One of my NAPA colleagues visited a care home in India which catered for older ladies and orphaned children. They lived together in harmony with the ladies preparing breakfast and braiding hair before school. The older folk rested during the day before preparing the evening meal, helping with homework and bathing before bed. The ladies felt valued and were meaningfully engaged for chunks of the day and the children had a wonderfully stable home life.
I am pleased that we now have more and more public figures who are actively engaged well into later life although we still seem to marvel at their ages. Why are we surprised that Judi Dench or Helen Mirren are still working? Why do we need to put peoples’ age in brackets as many of our newspapers do? You don’t see that in other countries. It is the British who seem to be hung up about age.
I believe that this ingrained culture influences how we support older people living in care settings. As soon as someone has a need for some degree of support or care we seem to want to wrap them in cotton wool, identify and record everything they can’t do and expect them to take a back seat when it comes to decision making.
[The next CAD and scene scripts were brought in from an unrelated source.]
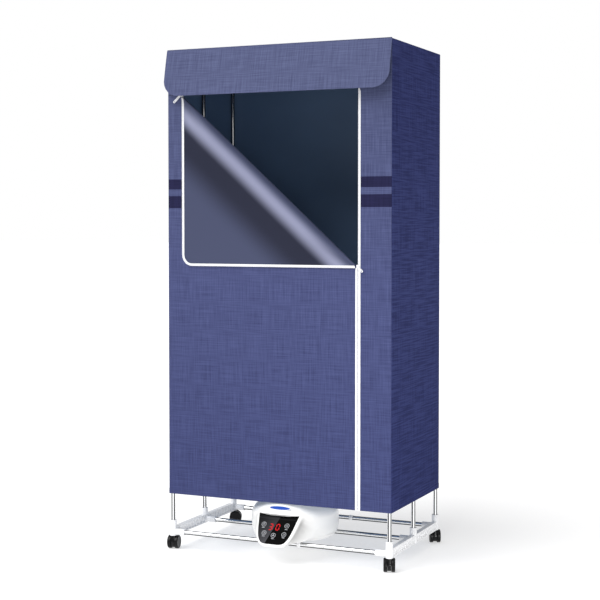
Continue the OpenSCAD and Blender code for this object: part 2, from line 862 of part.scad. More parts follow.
module outlet_grille() {
    color(white) translate([heater_x, heater_y, heater_top + slip]) {
        difference() {
            union() {
                cylinder(r = outlet_r + 5, h = grille_t);
                translate([0, 0, -3]) cylinder(r = outlet_r - slip, h = 4);
            }
            translate([0, 0, -4]) cylinder(r = outlet_r - 3, h = 8);
        }
        intersection() {
            translate([0, 0, -1]) cylinder(r = outlet_r - 2, h = grille_t + 1);
            union() {
                for (r = [grille_pitch - 1:grille_pitch:outlet_r - 8]) difference() {
                    cylinder(r = r, h = grille_t);
                    translate([0, 0, -1]) cylinder(r = r - grille_rib, h = grille_t + 2);
                }
                for (turn = [0:45:135]) rotate(turn)
                    translate([-outlet_r, -grille_rib / 2, 0])
                        cube([2 * outlet_r, grille_rib, grille_t]);
            }
        }
    }
}

module air_duct() {
    color("gray") translate([heater_x, heater_y, 0]) difference() {
        translate([0, 0, pan_floor + slip]) cylinder(r = duct_r, h = duct_top - pan_floor - 1);
        translate([0, 0, pan_floor - 1]) cylinder(r = duct_in - element_lip, h = far);
        translate([0, 0, pan_floor - 1]) cylinder(r = duct_in, h = element_z - pan_floor - 2);
        translate([0, 0, element_z]) cylinder(r = duct_in, h = far);
    }
}

module heating_element() {
    color("silver") translate([heater_x, heater_y, element_z + slip]) {
        for (ring = [[duct_in - slip, 3], [56, 2], [34, 2], [14, 3]]) difference() {
            cylinder(r = ring[0], h = element_h);
            translate([0, 0, -1]) cylinder(r = ring[0] - ring[1], h = element_h + 2);
        }
        for (i = [0:23]) rotate(15 * i)
            translate([12, -0.8, 1]) cube([duct_in - 14, 1.6, element_h - 2]);
    }
}

module fan_motor() {
    color("dimgray") translate([heater_x, heater_y, motor_z + slip]) {
        cylinder(r = motor_r, h = motor_h);
        cylinder(r = shaft_r, h = motor_h + fan_gap + fan_h);
    }
}

module fan_impeller() {
    color("gray") translate([heater_x, heater_y, fan_z]) difference() {
        union() {
            cylinder(r = hub_r, h = fan_h);
            for (i = [0:fan_blades - 1]) rotate(i * 360 / fan_blades)
                translate([hub_r - 3, 0, fan_h / 2]) rotate([blade_pitch, 0, 0])
                    translate([0, -blade_chord / 2, -blade_t / 2])
                        cube([fan_r - hub_r, blade_chord, blade_t]);
        }
        translate([0, 0, -1]) cylinder(r = shaft_r + fit, h = fan_h + 2);
    }
}

module power_inlet() {
    color(black) difference() {
        union() {
            inlet_box(0, inlet_d);
            translate([
                heater_x - inlet_w / 2 - inlet_flange,
                heater_y + heater_r + 0.2,
                inlet_z - inlet_flange
            ]) cube([inlet_w + 2 * inlet_flange, inlet_flange, inlet_h + 2 * inlet_flange]);
        }
        translate([
            heater_x - inlet_w / 2 + inlet_wall,
            heater_y + heater_r - 10,
            inlet_z + inlet_wall
        ]) cube([inlet_w - 2 * inlet_wall, far, inlet_h - 2 * inlet_wall]);
    }
    color(steel) for (x = [-4.3, 4.3])
        translate([heater_x + x, heater_y + heater_r - 11, inlet_z + inlet_h / 2])
            rotate([-90, 0, 0]) cylinder(r = 1.2, h = 9, $fn = 24);
}

// ---- Casters -------------------------------------------------------------

module at_caster(i) {
    translate([swivels[i][0] * post_x, swivels[i][1] * post_y, 0]) rotate(swivels[i][2])
        children();
}

// The hood, with the pressed-in axle and swivel stem
module caster_hood(i) {
    color(black) at_caster(i) {
        difference() {
            union() {
                translate([0, trail, axle_z]) rotate([0, 90, 0])
                    cylinder(r = wheel_d / 2 - hood_inset, h = web_w, center = true);
                translate([0, 0, axle_z]) cylinder(r = hood_neck_r, h = hood_top - axle_z);
                translate([-web_w / 2, 0, axle_z])
                    cube([web_w, trail, wheel_d / 2 - hood_inset]);
            }
            for (side = [-1, 1]) translate([side * wheel_x, trail, axle_z])
                rotate([0, side * 90, 0])
                    cylinder(r = wheel_d / 2 + wheel_gap, h = wheel_w + wheel_gap);
            translate([-far / 2, trail, axle_z]) rotate([0, 90, 0])
                cylinder(r = axle_r, h = far);
            translate([0, 0, axle_z + stem_root]) cylinder(r = stem_r, h = far);
        }
        translate([-wheel_x - wheel_w + 2, trail, axle_z]) rotate([0, 90, 0])
            cylinder(r = axle_r, h = 2 * (wheel_x + wheel_w - 2));
        translate([0, 0, axle_z + stem_root])
            cylinder(r = stem_r, h = stem_top - axle_z - stem_root);
    }
}

module wheel(i, side) {
    r = wheel_d / 2;
    color(black) at_caster(i) translate([side * wheel_x, trail, axle_z])
        rotate([0, side * 90, 0]) difference() {
            rotate_extrude() polygon(concat(
                [[0, 0], [r - 1, 0], [r, 1]],
                arc(r - tread_r, wheel_w - tread_r, tread_r, 0, 90, 8),
                [[r - 8, wheel_w - 0.6], [0, wheel_w - 0.6]]
            ));
            translate([0, 0, -1]) cylinder(r = axle_r + fit, h = wheel_w - 0.9);
        }
}

// ---- What is drawn -------------------------------------------------------

base_rail(-1);  // base_rail_left
base_rail(1);  // base_rail_right
base_bar(-post_y);  // base_bar_front
base_bar(0);  // base_bar_middle
base_bar(post_y);  // base_bar_back
base_bar_joiners();
post(-post_x, -post_y);  // post_front_left
post(post_x, -post_y);  // post_front_right
post(-post_x, 0);  // post_middle_left
post(post_x, 0);  // post_middle_right
post(-post_x, post_y);  // post_back_left
post(post_x, post_y);  // post_back_right
middle_bracket(-1);  // middle_bracket_left
middle_bracket(1);  // middle_bracket_right
middle_bars();
top_bracket(-1);  // top_bracket_left
top_bracket(1);  // top_bracket_right
top_bars();
hanging_rail();
cover_side(-1);  // cover_left
cover_side(1);  // cover_right
cover_back();
cover_roof();
floor_cloth();
front_header();
front_strip_right();
door_panel();
door_flap();
valance();
zip_tape_frame();
zip_tape_door();
zip_tape_flap();
at_top_slider() slider(0, top_tab_turn);  // slider_top
at_side_slider() slider(90, side_tab_turn);  // slider_side
at_top_slider() pull_tab(top_tab_turn, top_tab_len);  // pull_tab_top
at_side_slider() pull_tab(side_tab_turn, side_tab_len);  // pull_tab_side
heater_base_shell();
heater_top_shell();
touch_glass();
display_board();
control_board();
outlet_grille();
air_duct();
heating_element();
fan_motor();
fan_impeller();
power_inlet();
heater_screws();
caster_hood(0);  // caster_hood_front_left
caster_hood(1);  // caster_hood_front_right
caster_hood(2);  // caster_hood_back_left
caster_hood(3);  // caster_hood_back_right
wheel(0, -1);  // wheel_front_left_outer
wheel(0, 1);  // wheel_front_left_inner
wheel(1, 1);  // wheel_front_right_outer
wheel(1, -1);  // wheel_front_right_inner
wheel(2, -1);  // wheel_back_left_outer
wheel(2, 1);  // wheel_back_left_inner
wheel(3, 1);  // wheel_back_right_outer
wheel(3, -1);  // wheel_back_right_inner
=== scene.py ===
import json
import math

import bmesh
import bpy
from mathutils import Matrix, Vector, noise


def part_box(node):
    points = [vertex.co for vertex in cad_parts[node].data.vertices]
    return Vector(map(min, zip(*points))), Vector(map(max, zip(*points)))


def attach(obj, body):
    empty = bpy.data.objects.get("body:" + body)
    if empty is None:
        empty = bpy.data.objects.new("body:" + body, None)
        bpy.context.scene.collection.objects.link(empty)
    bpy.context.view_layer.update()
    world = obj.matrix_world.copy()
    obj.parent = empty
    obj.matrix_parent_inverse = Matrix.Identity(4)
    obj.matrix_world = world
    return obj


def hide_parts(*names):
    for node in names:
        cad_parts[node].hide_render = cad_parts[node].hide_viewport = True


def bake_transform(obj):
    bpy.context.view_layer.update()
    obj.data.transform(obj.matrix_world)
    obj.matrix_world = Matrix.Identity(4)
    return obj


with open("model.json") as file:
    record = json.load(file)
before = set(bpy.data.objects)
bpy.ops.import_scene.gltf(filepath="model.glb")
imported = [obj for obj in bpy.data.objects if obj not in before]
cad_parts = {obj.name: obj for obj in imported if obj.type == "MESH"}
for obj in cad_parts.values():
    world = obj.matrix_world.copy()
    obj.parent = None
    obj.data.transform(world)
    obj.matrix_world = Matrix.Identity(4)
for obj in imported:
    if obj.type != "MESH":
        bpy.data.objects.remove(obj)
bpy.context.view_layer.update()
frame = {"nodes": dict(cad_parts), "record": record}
nodes = frame["nodes"]
slotOf = {part["node"]: part["material_slot"] for part in frame["record"]["subparts"]}
print("frame loaded:", len(nodes), "nodes")

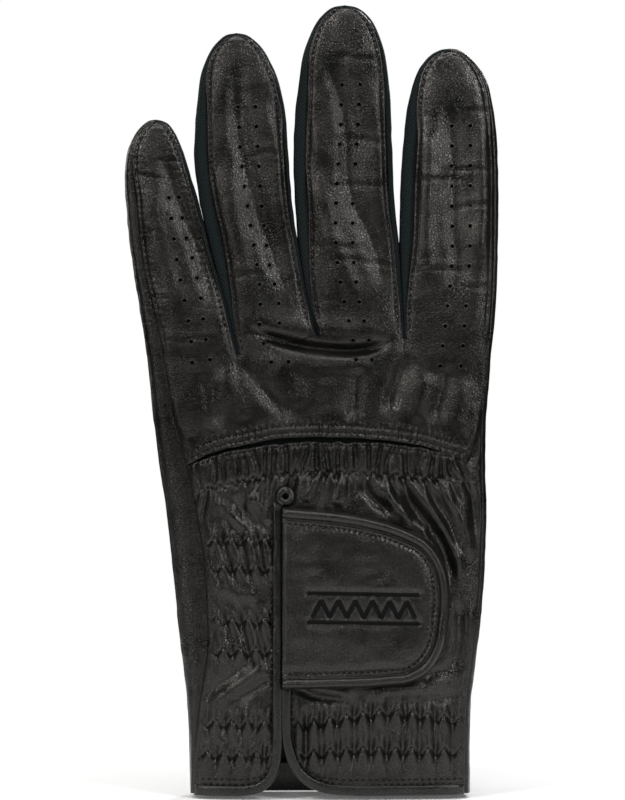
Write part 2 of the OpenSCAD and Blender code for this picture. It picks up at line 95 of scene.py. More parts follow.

I know from experience with my own family how easy it can be to override the voice of someone living with dementia. It took a supreme effort on my part to slow down and not make assumptions about abilities or inabilities. I have been in many care homes where the care team have clearly cherished and cared for the residents, willingly meeting their every need and treating them like one of their own family. Quite often though they have diminished those residents in the process. Many have lost the skills they still had on moving in because they were assumed to be dependent in all aspects of their life a soon as they arrived.
In part, I believe this is because we have an established culture of expecting older people to slow down and do little. I hope that as more and more of us live longer sheer numbers will influence and change this way of thinking. Meanwhile, NAPA will continue to press for meaningful engagement that is stimulating and empowering and enables older people to thrive and not just sit and fade away.